Complex Geometry – Geometric Interpretation of Complex Intersection Points

complex-geometrygeometrylinear algebra

In some intersection problems, like the 2D circle-circle intersection, there are two possible solutions that arise from a quadratic equation. If the circles do not intersect on the cartesian plane, the intersection points become complex numbers, because the discriminant of the quadratic is negative.

Can these complex intersection points be visualized spatially? And what is the significance of the magnitudes and phases of these complex numbers?

Best Answer

If the circles do not intersect on the cartesian plane, the intersection points become complex numbers

To be precise: the coordinates of the points of intersection become complex numbers. More precisely, they will form a conjugate pair of complex points, i.e. if $(a+ib,c+id)$ is one such solution, then you know the other solution to be $(a-ib,c-id)$ (if your circles were real).

Can these complex intersection points be visualized spatially?

Connecting these points you get the radical axis of the circle, just as you get for real points of intersection. You can imagine parametrizing that radical axis with a single complex parameter. To make this more precise, you could say that the line connecting the centers will intersect the radical axis at a point $t=0$, and from there a unit distance step along the radical axis will take you to a point $t=1$. You have to arbitrarily choose a direction for the axis here. You could come up with a formula to compute the point on the axis for every $t\in\mathbb C$.

Now you could draw a 2d diagram of that radical axis alone. You'd have the real and imaginary component of $t$ as two coordinates. A complex pair of points would be mirror images with respect to the real axis. Furthermore, for reasons of symmetry, the real component of your points of intersection would have to be zero in this coordinate system. In other words, the real coordinate of the solutions in the original coordinate system is the point where the radical axis meets the line joining the circle centers.

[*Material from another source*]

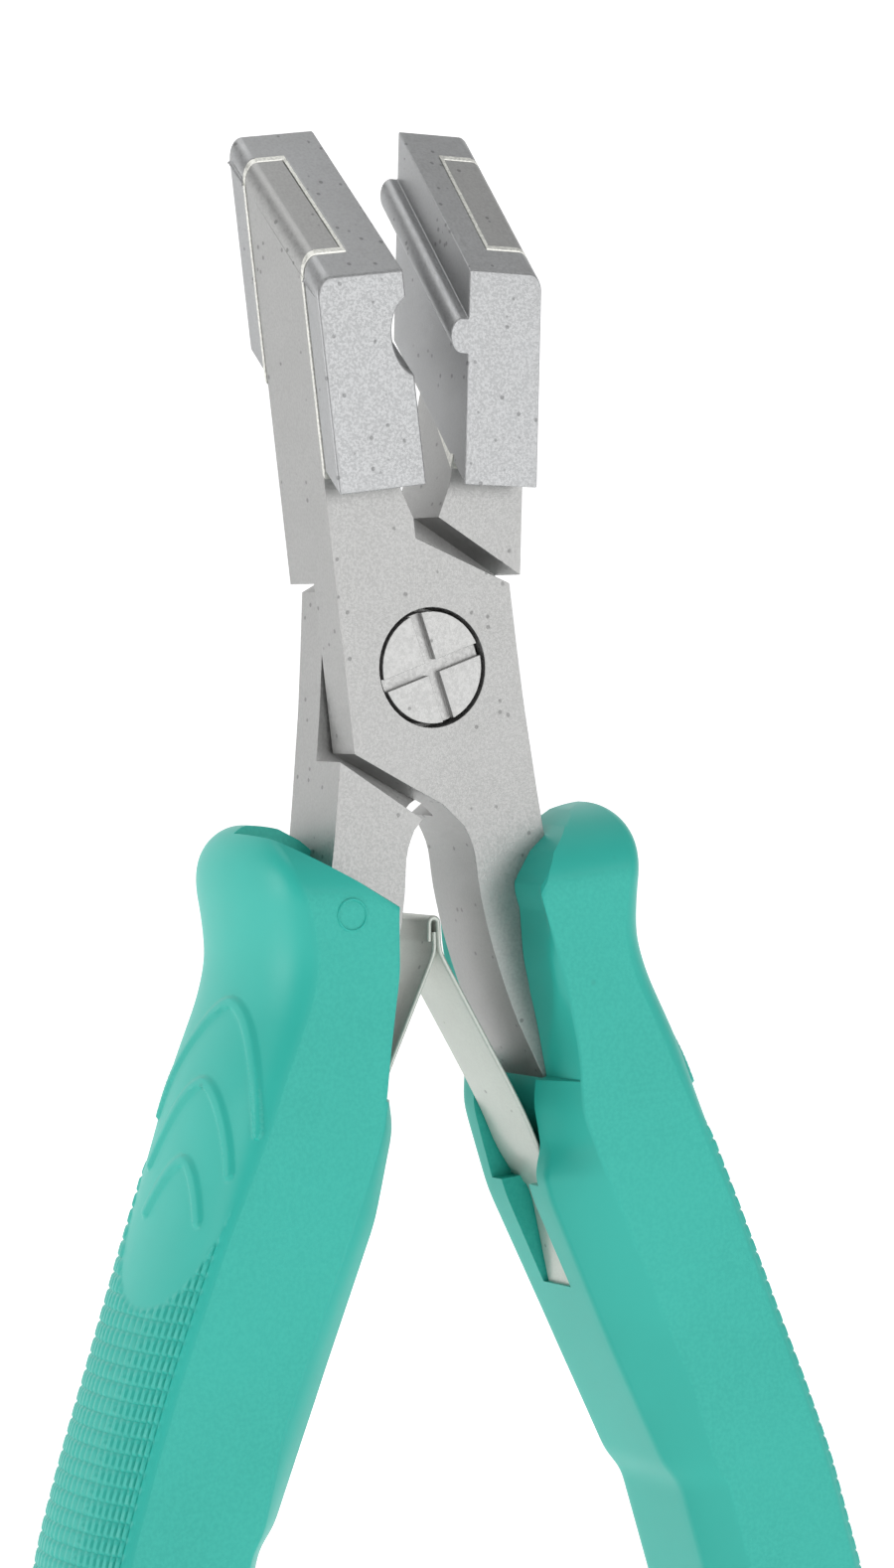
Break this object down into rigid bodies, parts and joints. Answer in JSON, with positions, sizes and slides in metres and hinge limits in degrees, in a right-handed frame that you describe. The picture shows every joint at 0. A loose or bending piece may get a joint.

Visualizing two points on the imaginary axis all by themselves is not that interesting. Things do become more interesting if your setup is dynamic in some way. For example in this slide of a talk on a project I'm involved with, one can see the $x$ coordinates of the points you get by intersecting a circle with a horizontal line which you can move around. As you move the line from an intersecting position to a non-intersecting one, the points will come closer together along the real axis, and after meeting at the origin they will drift apart along the imaginary axis. (The slide in question also illustrates how to avoid the singular situation, so the points there won't move through the center but curve around it instead.) The picture of two circles intersecting would look pretty much the same in the parameter space of the radical axis I described above.